Leaving the Webster’s, I went to London.  We were supposed to report there where we would be put on trains for an English port to sail for home.  But things changed.  There was a general strike, and no ships were sailing from the English ports.  So, instead, we were put on trains to Scotland where the Queen Elizabeth was waiting for us, the same ship that had brought us over here.

I could now walk without pain, and I wasn’t hungry.  So, when I boarded the ship, I was gradually losing my concerns.  I was happy and had found my friends again.  We were given more equipment, and again I just abandoned the stuff.  I just couldn’t carry it all.  I still felt tired, perhaps because of all the weight I had lost.

Everyone on this ship was ex-POW’s.  We didn’t have to wear our life vests all the time on this trip because of no submarines.  We were appalled to discover that because there were so many of us on board, there would be only two meals a day served--only two!  And I had promised myself that I’d never be hungry again.

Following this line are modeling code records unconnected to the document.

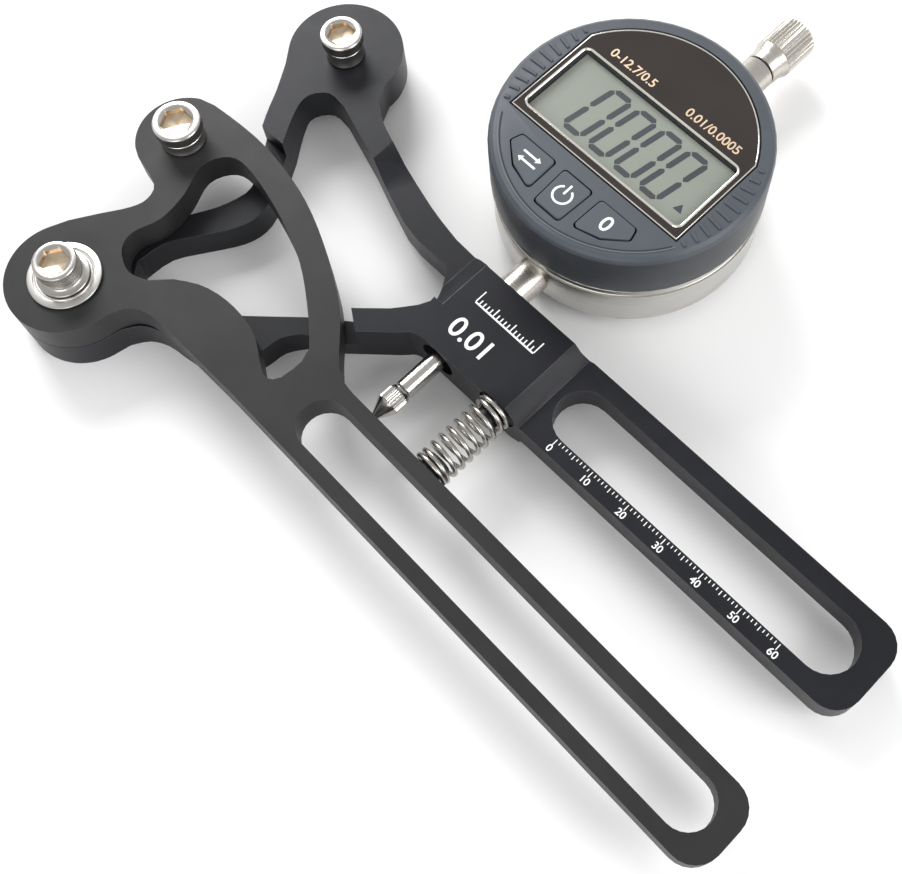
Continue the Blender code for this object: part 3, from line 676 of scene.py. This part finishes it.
def springs():
    """The handle spring and the spindle spring, each coiled in its node's place."""
    coil, axis, start, end = coil_spring("handle_spring", 0.52 * MM, 9.5, 40, 12)
    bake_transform(coil)
    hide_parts("handle_spring")

    coil, axis, start, end = coil_spring("spindle_spring", 0.25 * MM, 9.0, 20, 6)
    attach(coil, ROOT)
    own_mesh(coil)
    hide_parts("spindle_spring")


# ---------------------------------------------------------------- stage, light and camera
def stage():
    """A pale floor in white surroundings."""
    bm = bmesh.new()
    reach = 2.5
    corners = [(-reach, -reach, 0), (reach, -reach, 0), (reach, reach, 0), (-reach, reach, 0)]
    bm.faces.new([bm.verts.new(corner) for corner in corners])
    floor = finish_piece("studio_floor", bm, "floor")
    world = bpy.context.scene.world or bpy.data.worlds.new("studio")
    bpy.context.scene.world = world
    world.use_nodes = True
    world.node_tree.nodes["Background"].inputs["Color"].default_value = (1.0, 1.0, 1.0, 1.0)
    world.node_tree.nodes["Background"].inputs["Strength"].default_value = 0.62


def soft_light(name, place, target, size, power):
    lamp = bpy.data.lights.new(name, "AREA")
    lamp.shape = "RECTANGLE"
    lamp.size, lamp.size_y = size
    lamp.energy = power
    made = bpy.data.objects.new(name, lamp)
    made.location = place
    made.rotation_euler = (Vector(target) - Vector(place)).to_track_quat("-Z", "Y").to_euler()
    bpy.context.collection.objects.link(made)


def lights():
    aim = (0.0, 0.0, 0.01)
    soft_light("key", (-0.65, 0.25, 0.5), aim, (0.5, 0.4), 6.0)
    soft_light("fill", (0.7, 0.2, 0.5), aim, (0.5, 0.5), 3.5)
    soft_light("front", (0.25, -0.6, 0.4), aim, (0.5, 0.3), 1.5)


def camera():
    """Above the handles' side, tilted 21 degrees from straight down and turned 45 degrees."""
    tilt, roll = 0.374, -0.010
    right0 = Vector((0.70571, 0.70850, 0.0))
    ahead = Vector((-0.70850, 0.70571, 0.0))
    view = ahead * math.sin(tilt) - Vector((0, 0, 1)) * math.cos(tilt)
    up0 = ahead * math.cos(tilt) + Vector((0, 0, 1)) * math.sin(tilt)
    right = right0 * math.cos(roll) + up0 * math.sin(roll)
    up = up0 * math.cos(roll) - right0 * math.sin(roll)
    lens = bpy.data.cameras.new("camera")
    lens.sensor_width = 36.0
    lens.lens = 52.86
    lens.shift_x = -0.1121
    lens.shift_y = -0.0074
    lens.clip_start = 0.01
    made = bpy.data.objects.new("camera", lens)
    turn = Matrix((right, up, -view)).transposed().to_4x4()
    made.matrix_world = Matrix.Translation((0.087855, -0.09464, 0.26263)) @ turn
    bpy.context.collection.objects.link(made)
    bpy.context.scene.camera = made


# ---------------------------------------------------------------- the whole model
# The frame's and arm's bevel faces are lighter: edge wear and a painted highlight
refine("fixed_frame", "anodised", 0.18, wear_and_sheen="anodised_edge_wear_and_highlight")
refine("moving_arm", "anodised_arm", 0.18, body="moving_arm", wear_and_sheen="anodised_arm_edge_wear_and_highlight")
socket_screw("outer_post_screw", 3.0)
socket_screw("pivot_screw", 3.3)
socket_screw("middle_post_screw", 2.9, "moving_arm")
post_sleeve("outer_post_sleeve")
post_sleeve("middle_post_sleeve", "moving_arm")
pivot_pieces()
printed_marks()
indicator_case()
# The bezel's side walls take the darker plastic copy: painted shade
repaint(refine("indicator_bezel", "plastic", 0.12), "plastic_side_painted_shade",
        lambda face: abs(face.normal.z) < 0.35 and face.center.z < 29.9 * MM)
face_ribs()
refine("display_panel", "panel", 0.08)
refine("display_window", "window", 0.05)
refine("lcd_module", "lcd", 0.1)
panel_trims()
panel_numbers()
lcd_digits()
buttons()
spindle_pieces()
springs()
for hidden, look in {"back_cover": "plastic", "battery_cover": "plastic", "battery": "satin",
                     "circuit_board": "board", "reader_board": "board", "pivot_bushing": "brass",
                     "stem_grub_screw": "stainless"}.items():
    refine(hidden, look, 0.12)
for number in range(1, 5):
    refine(f"back_cover_screw_{number}", "stainless", 0.06)
refine("measuring_scale", "lcd", 0.05, body="spindle")
refine("spindle_collar", "brass", 0.05, body="spindle")
stage()
lights()
camera()
bpy.context.scene.view_settings.view_transform = "Standard"
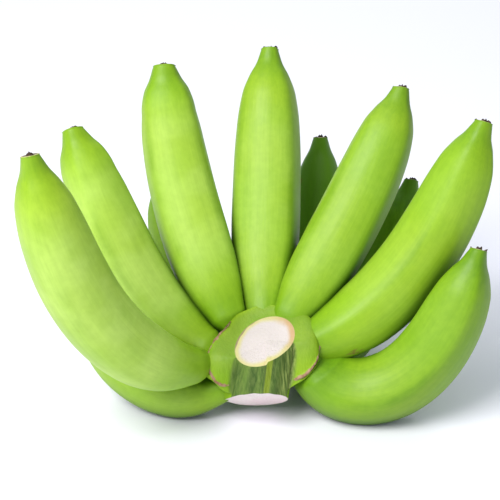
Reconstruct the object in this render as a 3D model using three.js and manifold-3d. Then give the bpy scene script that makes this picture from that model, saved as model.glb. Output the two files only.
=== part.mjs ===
// A hand of green plantains: eleven fruits in two rows, grown out of one cushioned crown
// that stays on a short cut length of the bunch stalk. Units are millimetres.
//
// Hand frame: the stalk's axis at the top of the crown is the origin, +Z runs up the stalk,
// +X to the right and +Y to the side that the fruits fan out to.
import * as THREE from 'three';
import { mergeVertices } from 'three/addons/utils/BufferGeometryUtils.js';
import Module from 'manifold-3d';

const wasm = await Module();
wasm.setup();

// ---------------------------------------------------------------- driving dimensions
// Where the hand frame's origin stands when the hand rests on its lower fruits, with the
// part's own origin under the middle of the whole hand.
const HAND_AT = [0.7, -47.6, 50];

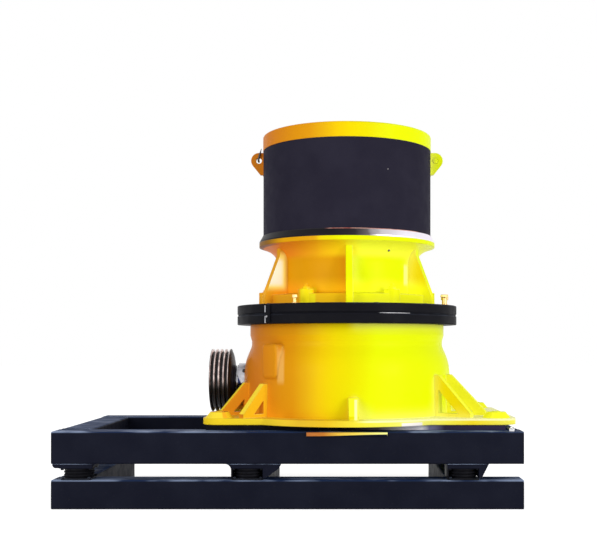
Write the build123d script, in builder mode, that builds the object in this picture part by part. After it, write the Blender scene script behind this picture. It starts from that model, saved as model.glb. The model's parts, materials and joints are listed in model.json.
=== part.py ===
"""A skid-mounted cone crusher, in millimetres, +Z up.

The origin is the middle of the skid's footprint on the ground, +X runs along the skid towards the
crusher's end, and the crusher's own axis is upright at X = crusher_x, Y = 0.
"""
from build123d import *
from math import asin, cos, degrees, sin, radians
import os

os.makedirs("parts", exist_ok=True)

# Skid: two frames of box beams, one above the other
skid_length = 2920
skid_width = 1500
beam_width = 200
lower_beam_height = 180
upper_beam_height = 200
frame_gap = 100
beam_corner = 14
weld_gap = 0.3
crusher_from_right_end = 1093
cross_beam_width = 180
cross_beam_from_axis = 750

# Rubber mounts between the two frames
left_mount_from_end = 150
right_mount_from_end = 370
middle_mount_from_axis = 615
rubber_radius = 88
rubber_layers = 4
steel_leaf = 5
leaf_inset = 6
bracket_thickness = 28
bracket_length = 205
bracket_depth = 180
bracket_toe = {"left": 0, "middle": 105, "right": 52}
bracket_web = 16
bracket_toe_clear = 12

# Pads and cleats between the skid and the crusher
pad_thickness = 32
pad_inset = 10
pad_from_left_foot = 28
pad_from_right_foot = 78
cleat_length = 500
cleat_height = 24
cleat_thickness = 12
cleat_drop = 3

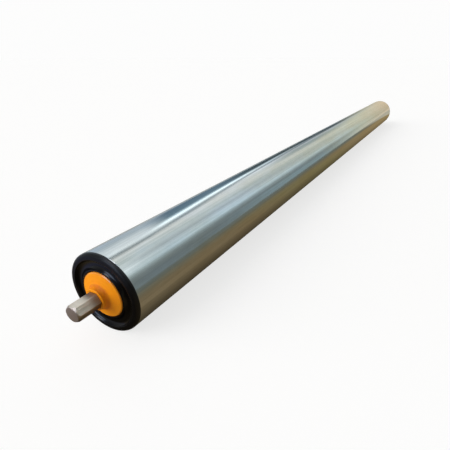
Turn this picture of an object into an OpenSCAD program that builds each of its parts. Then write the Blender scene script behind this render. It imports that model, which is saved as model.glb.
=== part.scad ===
// Conveyor roller: a steel tube that turns on two ball bearings, on a hexagonal axle that is held by its ends.
// The axle lies along Y with the origin halfway between the tube's ends, and +Z is up.
// Each end is modelled in a frame of its own: +Z points out of the tube and z = 0 is the tube's end.

/* [Tube] */
// Outside diameter of the tube
tube_d = 60; // [57:0.5:76]
// Wall of the tube
tube_wall = 1.5; // [1.2:0.1:2.5]
// Length of the tube
tube_l = 984; // [400:1:1600]
// Chamfer on the outer edge of the tube's ends
tube_chamfer = 0.3; // [0.1:0.1:0.6]

/* [Axle] */
// Width of the hexagonal axle across its flats
axle_af = 11; // [10:0.1:12]
// How far the axle's drawn corners lie inside a sharp hexagon's
corner_trim = 0.2; // [0.05:0.05:0.4]
// Length of axle that stands out of each end of the tube
axle_reach = 27; // [20:0.5:45]
// Diameter of the turned face on the axle's ends
end_face_d = 10.4; // [8:0.1:10.6]
// Length of the chamfer behind that face
end_chamfer_l = 1.6; // [0.5:0.1:3]

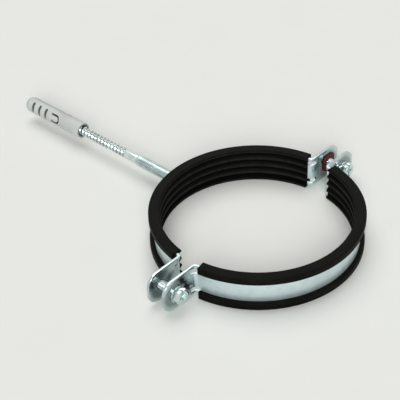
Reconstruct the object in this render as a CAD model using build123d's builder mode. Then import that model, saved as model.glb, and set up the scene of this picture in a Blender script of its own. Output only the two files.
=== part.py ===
"""Two-piece rubber lined pipe clamp with a welded connection nut, a hanger bolt and a wall plug.

Millimetres. The origin is the centre of the pipe bore at half the lining's width. +Z runs along the
pipe, so the clamp lies on the edge of its lining. The hanger bolt leaves the saddle along -X, and the
cap is the half on the +X side. The two clamp screws run along X, one at -Y (near) and one at +Y (far).
"""

import os
from math import acos, cos, degrees, radians, sin, sqrt

from build123d import *

# ---- Driving dimensions -------------------------------------------------------------------------

# Pipe bore and rubber lining
bore_radius = 63.1  # over the tips of the inner ribs
lining_width = 25.2
lining_wall = 0.8  # rubber left under the rib grooves
rib_count = 5
rib_pitch = 5.7
rib_height = 1.6
rib_tip_width = 1.1
rib_base_width = 4.0
lip_height = 5.2  # how far a lip folds over the band's outer face, from the lining's edge
lip_thickness = 2.9
lip_bevel = 0.8
lining_fit = 0.05  # between rubber and steel
saddle_lining_stop = 82.5  # degrees from the saddle's middle to each end of its lining
cap_lining_stop = 81.2  # degrees from the cap's middle to each end of its lining

# Steel bands and their ears
band_width = 22.6
band_thickness = 1.75
ear_gap = 10.6  # between the facing ears as delivered
ear_reach = 94.9  # from the bore's axis to the ear's tip
ear_corner = 8.3
bend_radius = 1.5  # inside radius of the bend between band and ear

# Pressed gusset in each bend, sheared free of the sheet by a window on each side
gusset_width = 11.2
gusset_radius = 3.1
window_width = 3.1
window_reach = 0.9  # how far a window runs on past the gusset's ends

# Clamp screws, retaining washer and their holes
screw_offset = 84.0  # from the bore's axis to each clamp screw's axis
screw_diameter = 5.9
screw_length = 19.0  # under the head
screw_point = 0.9  # length of the bevelled point
flange_diameter = 11.4
flange_thickness = 1.2
head_across_flats = 10.0
head_height = 4.2  # above the flange
head_bevel = 0.7
recess_depth = 1.9
slot_width = 1.4
cross_width = 2.0
cross_length = 6.4
thread_fit = 0.05  # radial, between a screw thread and its tapped hole
head_seat_gap = 0.05
clearance_hole = 6.6  # hole in the cap's ears
collar_diameter = 8.6  # drawn collar behind the saddle's ears
collar_height = 1.8
collar_entry = 0.5
washer_width = 11.6  # along the ear
washer_height = 12.6
washer_corner = 3.0
washer_thickness = 1.0
washer_bore_fit = 0.05

# Connection nut
nut_across_flats = 13.0
nut_height = 6.5
nut_bevel = 0.8
weld_gap = 0.02  # between the nut's curved foot and the band

# Hanger bolt
bolt_diameter = 8.0
bolt_end_gap = 0.4  # between the bolt's end and the band
machine_thread_end = 109.1  # from the bore's axis to where the machine thread stops
shank_end = 119.8  # from the bore's axis to where the wood thread starts
shank_diameter = 6.7
wood_thread_diameter = 7.0
wood_thread_end = 187.4  # from the bore's axis to the point
bolt_point_length = 7.0
bolt_point_diameter = 0.8
bolt_bevel = 0.9

# Wall plug
plug_grip = 21.2  # how far the wood thread stands in the plug as delivered
plug_length = 60.0
plug_diameter = 12.0  # over the plain barrel behind the mouth
barrel_length = 19.0
spread_relief = 0.1  # the spreading part is this much slimmer than the barrel, all round
plug_nose_length = 5.0
nose_face = 4.0  # diameter of the flat on the tip
nose_steps = ((0.5, 7.0), (1.9, 10.0))  # from the tip and diameter, where the nose's slope changes
plug_mouth_bevel = 0.5
plug_bore = 8.4  # at the mouth
plug_bore_gap = 1.8  # from the screw's point to the end of the wide bore
plug_pilot = 4.4  # the narrow bore that the screw spreads
plug_taper_length = 7.0
plug_nose_wall = 5.5  # solid nylon at the tip
split_width = 0.6
split_start = 8.0  # from the tip to the start of the long split
split_length = 38.6
split_angle = 75.0  # degrees from +Y towards +Z
face_angle = 158.0  # degrees from +Y towards +Z, the side with the barb slots and the tongue
barb_slot_count = 3
barb_slot_start = 10.0  # from the tip to the middle of the first barb slot
barb_slot_pitch = 7.0
barb_slot_length = 8.2
barb_slot_width = 2.0
barb_slot_depth = 4.4
tongue_start = 30.2  # from the tip to the root of the tongue
tongue_length = 9.1
tongue_width = 6.6
tongue_slit = 1.2
tongue_hole = 1.7
tongue_hole_drop = 1.9  # below the middle line of the tongue

# ---- Sizes that follow --------------------------------------------------------------------------

groove_radius = bore_radius + rib_height
lining_outer = groove_radius + lining_wall
band_inner = lining_outer + lining_fit
band_outer = band_inner + band_thickness
lip_inner = band_outer + lining_fit
lip_outer = lip_inner + lip_thickness
edge_inner = band_width / 2 + lining_fit  # where the lining's side wall starts
ear_front = ear_gap / 2
ear_back = ear_front + band_thickness
screw_radius = screw_diameter / 2
tapped_radius = screw_radius + thread_fit
bolt_radius = bolt_diameter / 2
plug_radius = plug_diameter / 2
plug_mouth = wood_thread_end - plug_grip
plug_tip = plug_mouth + plug_length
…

The meals, I found, were good even if the food was very bland and very healthful.  We spent our whole mealtime keeping plates from sliding off the table as the ship rolled, eating, and making sandwiches.  I had sandwiches wrapped in paper napkins in every pocket and in both hands when I left the table as did all my friends.  We didn’t even miss lunch which wasn’t served.  We picnicked all the time between meals.  I kept my promise to myself.  I still wasn’t hungry, not at any time.  I even ate at night.  Just the thought of not having food available gave me a feeling of panic.  Just having food available, I felt calm about it.